La série qui les a lancés, Les oubliées**, montrait un Jacques Gamblin en proie au vertige. Depuis, les succès critiques se sont succédé, même si le dernier en date – la série Signature** avec Sami Bouajila sur France 2 – n’a pas été confirmé du côté des audiences.

signature.jpg« Rémy Pflimlin (le patron de France Télévisions, NdlR) l’a encore précisé récemment : ils sont très contents du résultat, car c’est important, pour eux, en termes d’image. Bien sûr, ils sont déçus des audiences, mais 2,5 millions de téléspectateurs pour ce type de projet, c’est quand même pas mal. Une ou deux fois par an, des projets de ce type, cela participe de la bonne image d’une chaîne. Et puis, cela marche beaucoup en téléchargement. »

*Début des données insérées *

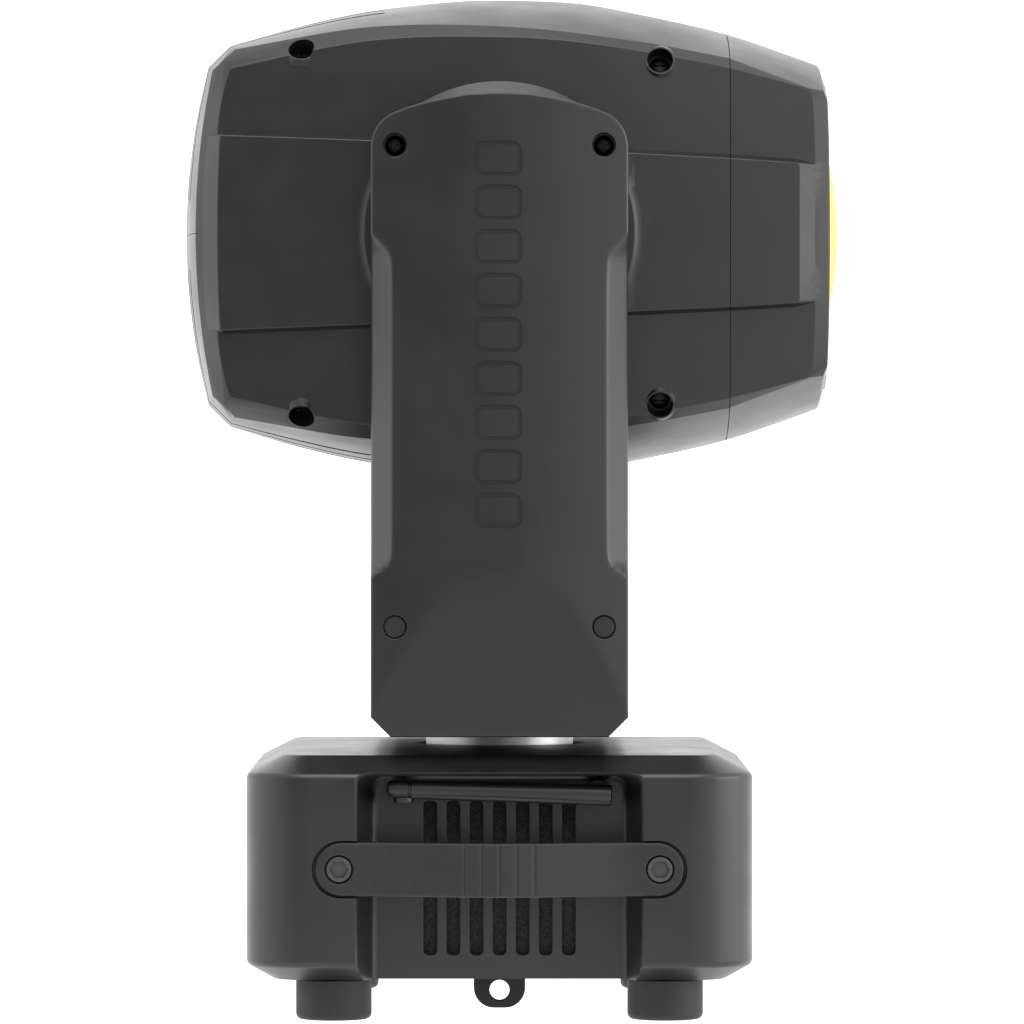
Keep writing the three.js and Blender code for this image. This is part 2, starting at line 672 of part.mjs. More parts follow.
function buildYoke() {
  piece('yoke_channel', yokeChannel(), METAL, 0.4, 0.8);
  piece('yoke_bridge_cover', bridgeCover(), CASING);
  for (const [name, side] of Object.entries(SIDES)) {
    piece(`arm_plate_${name}`, armPlate(side), METAL, 0.4, 0.8);
    piece(`arm_outer_cover_${name}`, armOuterCover(side), CASING);
    piece(`arm_inner_cover_${name}`, armInnerCover(side), CASING);
  }
}

function buildTiltDrive() {
  const { width, height, z, inside, outside } = TILT_MOTOR;
  const large = { centre: [0, TILT_Z], radius: TILT_PULLEY.radius };
  const small = { centre: [0, z], radius: TILT_PULLEY.radius / DRIVE_RATIO };
  const middle = (TILT_PULLEY.inside + TILT_PULLEY.outside) / 2;
  const pulley = (wheel, sides) =>
    rod('y', TILT_PULLEY.inside, TILT_PULLEY.outside, wheel.radius, wheel.centre, sides);
  const spindle = rod('y', outside + GAP, TILT_PULLEY.outside, SHAFT_RADIUS, [0, z], 16);
  const motor = box(-width / 2, width / 2, inside, outside, z - height / 2, z + height / 2);
  piece('tilt_motor', motor, BLACK, 0.5, 0.4);
  piece('tilt_belt', belt('y', middle, large, small), BLACK, 0.9);
  piece('tilt_motor_pulley', pulley(small, 32).add(spindle), METAL, 0.4, 0.8);
  const bore = rod('y', 0, FAR, TRUNNION.bore, [0, TILT_Z], 24);
  piece('tilt_pulley', pulley(large, 36).subtract(bore), METAL, 0.4, 0.8);
}

// ---------------------------------------------------------------- head (heights from the tilt axis)

// Half of the side view on the mid-plane, [x, height]; the shape is the same above and below the axis.
const MID_PROFILE = [
  [-129.6, 0], [-127.9, 28], [-122.5, 61], [-119.4, 69.8], [-111.4, 78.5], [-83.5, 86.8], [-53.7, 93.4],
  [-16.4, 97.6], [5, 98], [33.4, 96.7], [58.3, 92.2], [93.1, 84.3], [122.9, 74.3],
];
const SHOULDER_PROFILE = [
  [-124.3, 55], [-108.7, 75.3], [-52, 83.6], [5, 83.4], [57.5, 77.5], [94, 71], [122, 60],
];
const FLANK_PROFILE = [
  [-114, 41.5], [-109.5, 66.6], [-52, 77.9], [5, 79.2], [40, 76.3], [92.5, 67], [121.7, 57.7],
];
const CROWN = { y: 35, factor: 0.964 }; // height part of the way out, as a share of the mid-plane's
const SHOULDER_Y = 70;

function headForm(inset) {
  const points = [];
  const add = (profile, y) => {
    for (const [x, height] of profile) {
      for (const [sy, sz] of [[1, 1], [1, -1], [-1, 1], [-1, -1]]) {
        points.push([x + (x < 0 ? inset : 0), sy * y, TILT_Z + sz * Math.max(height - inset, 0)]);
      }
    }
  };
  add(MID_PROFILE, 0);
  add(MID_PROFILE.map(([x, height]) => [x, height * CROWN.factor]), CROWN.y);
  add(SHOULDER_PROFILE, SHOULDER_Y - inset);
  add(FLANK_PROFILE, HEAD.halfWidth - inset);
  for (const [x, radius] of [[HEAD.rim, HEAD.rimRadius], [HEAD.front, HEAD.frontRadius]]) {
    for (const [y, z] of arc(0, TILT_Z, radius - inset, 0, 352.5, 47)) {
      points.push([x, y, z]);
    }
  }
  return hull(points);
}

function bandBox(side, outer, grow) {
  const height = SIDE_BAND.halfHeight + grow;
  const inside = SIDE_BAND.inside - grow;
  const rear = SIDE_BAND.rear - grow;
  return sideBox(side, rear, HEAD.seam + FAR, inside, outer, TILT_Z - height, TILT_Z + height);
}

function headShell(up) {
  const z0 = up > 0 ? TILT_Z + GAP / 2 : 0;
  const z1 = up > 0 ? 2 * FAR : TILT_Z - GAP / 2;
  const half = box(-FAR, HEAD.seam - GAP / 2, -FAR, FAR, z0, z1);
  let shell = headForm(0).subtract(headForm(WALL)).intersect(half);
  for (const side of Object.values(SIDES)) {
    shell = shell.subtract(bandBox(side, FAR, GAP));
  }
  return shell;
}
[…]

Evidemment, une adhésion plus grande du public ne lui aurait pas déplu. « C’est sûr que j’ai aussi envie de faire quelque chose pour 5 millions de personnes, tout en restant dans mon univers. Nous réfléchissons au moyen de le faire évoluer et de l’inscrire dans un nouveau cadre, peut-être plus rythmé, moins mental. Mon modèle, en fait, c’est la BBC. » Une « patronne » qui a bien compris l’intérêt de soigner les talents artisanaux et les univers singuliers.

« Notre fonctionnement en duo est modulable. Mais on commence toujours par quelques après-midi à boire, à manger et à discuter, pour voir si on a bien la même idée de la série. Ensuite, on construit les personnages, la thématique et l’arche (épisode par épisode). On se voit deux fois par semaine, pour faire le point et échanger nos idées. Une fois qu’on est d’accord sur cela, et qu’il y a eu validation par la chaîne et la production, on avance chacun de notre côté. On se relit et on réécrit le premier jet de l’autre, ensuite. »

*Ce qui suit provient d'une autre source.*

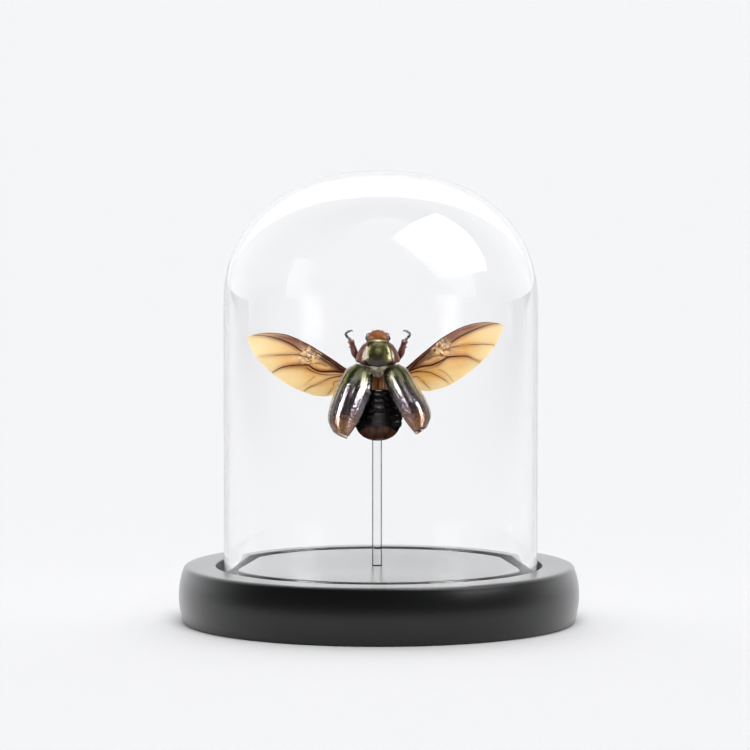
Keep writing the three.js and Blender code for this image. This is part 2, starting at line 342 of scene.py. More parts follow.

Et en cas de conflit ? « Parfois, on n’est pas d’accord, c’est toujours moi qui gagne », s’esclaffe Hervé Hadmar. C’est la réalité, Marc Herpoux ne s’en est pas caché lors d’une interview récente : « J’écris pour des images, donc travailler avec un réalisateur dès le départ, cela permet de gagner du temps. Et puis, comme Hervé est en même temps scénariste, il y a des échanges, des allers et retours. S’il ne sent pas une scène, on en parle et je réécris autrement. » En France, c’est donc toujours bien le réalisateur qui a le « dernier mot ».
Le choix de travailler à deux est induit par l’objet de création choisi : la série. « Comme c’est un processus très long, on avance plus vite ensemble. » Ce qui ne les empêche pas de développer des projets personnels, chacun de leur côté. Ce sera bientôt le cas, au cinéma, avec « The silence of the moon » (cf. note suivante).

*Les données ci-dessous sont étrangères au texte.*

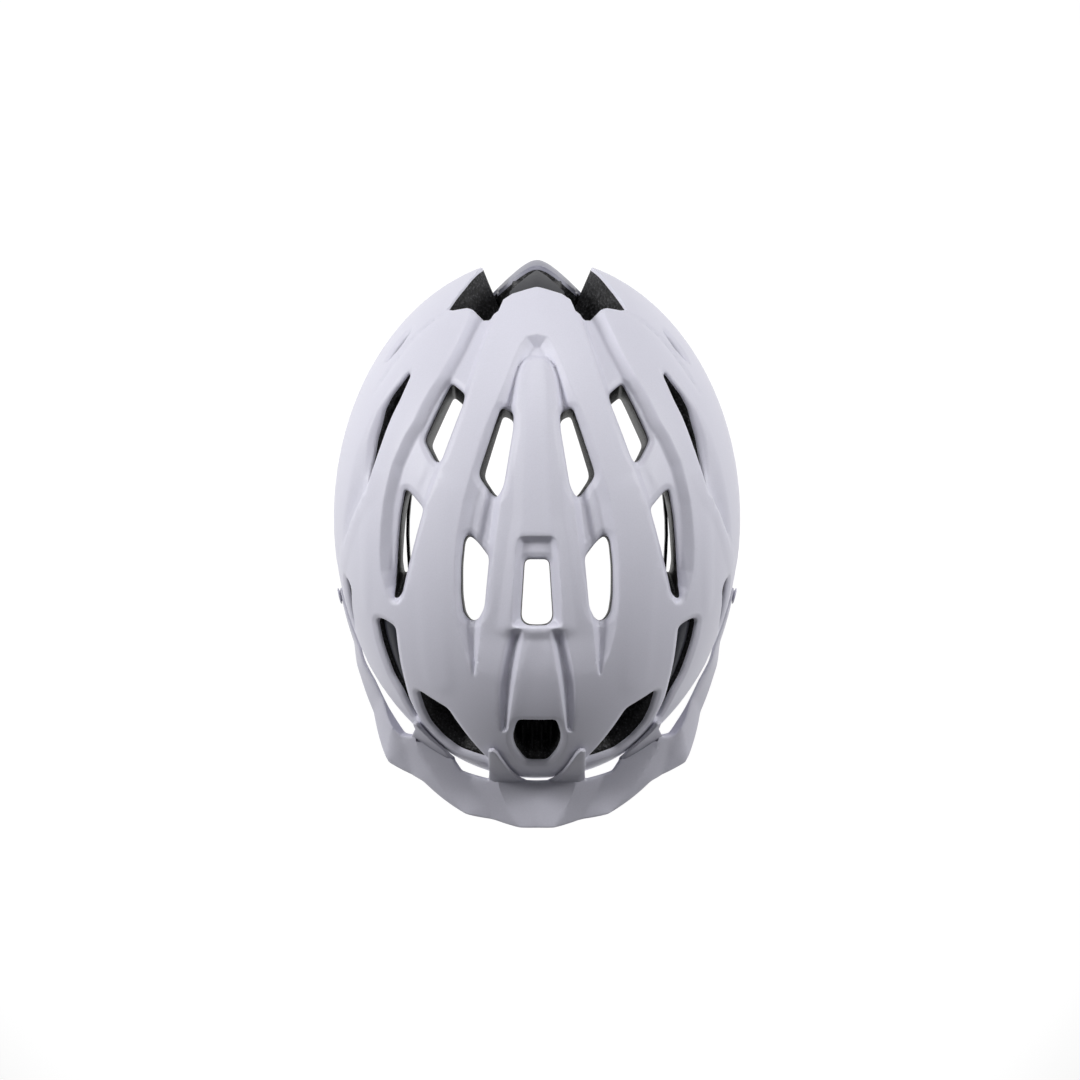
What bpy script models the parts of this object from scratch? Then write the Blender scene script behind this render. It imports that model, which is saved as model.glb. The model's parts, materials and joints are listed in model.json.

Normalement, Marc Herpoux et Hervé Hadmar auraient dû être pris par la deuxième saison de « Pigalle » toute l’année à venir, mais, en plein été, Canal+ a sifflé la fin de la partie. Incrédulité, déception. Impossible d’imaginer, comme aux Etats-Unis, que la série soit reprise par une autre chaîne (TNT ou ailleurs) ? « Je dois avouer que je n’en sais rien, je ne connais pas les détails juridiques. Ce n’est pas impossible. Mais est-ce que cela se fera ? Je ne sais pas. »

les oubliées.jpgLa colère des deux hommes porte sur la décision tardive de la chaîne. « On avait quasiment fini l’écriture. Les 5 premiers épisodes étaient dialogués et les trois derniers en cours. Peut-être qu’il s’est passé trop de temps entre les deux saisons. Peut-être que leur envie s’est émoussée. C’est le problème de l’artisanat : c’est fait main; donc, ça prend du temps. »
Un temps que le duo consacrera à son nouveau projet : « Les Témoins« , un polar (6 x 52 minutes) produit par Cinétévé, dont le héros, ancien membre de la police judiciaire, est mêlé à une sombre affaire de meurtre. « L’écriture démarre, la chaîne reste à déterminer, mais on a envie de retravailler avec Jacques Gamblin dans un univers qui se réfère à Simenon. On verra. »

mise à jour (20/10): Depuis, on appris que France 2 a signé avec les deux zèbres. Le tournage est prévu à la fin de l’année à Lille et en Seine-Maritime, Thierry Lhermitte en sera le héros… Un choix étonnant à juger sur pièce.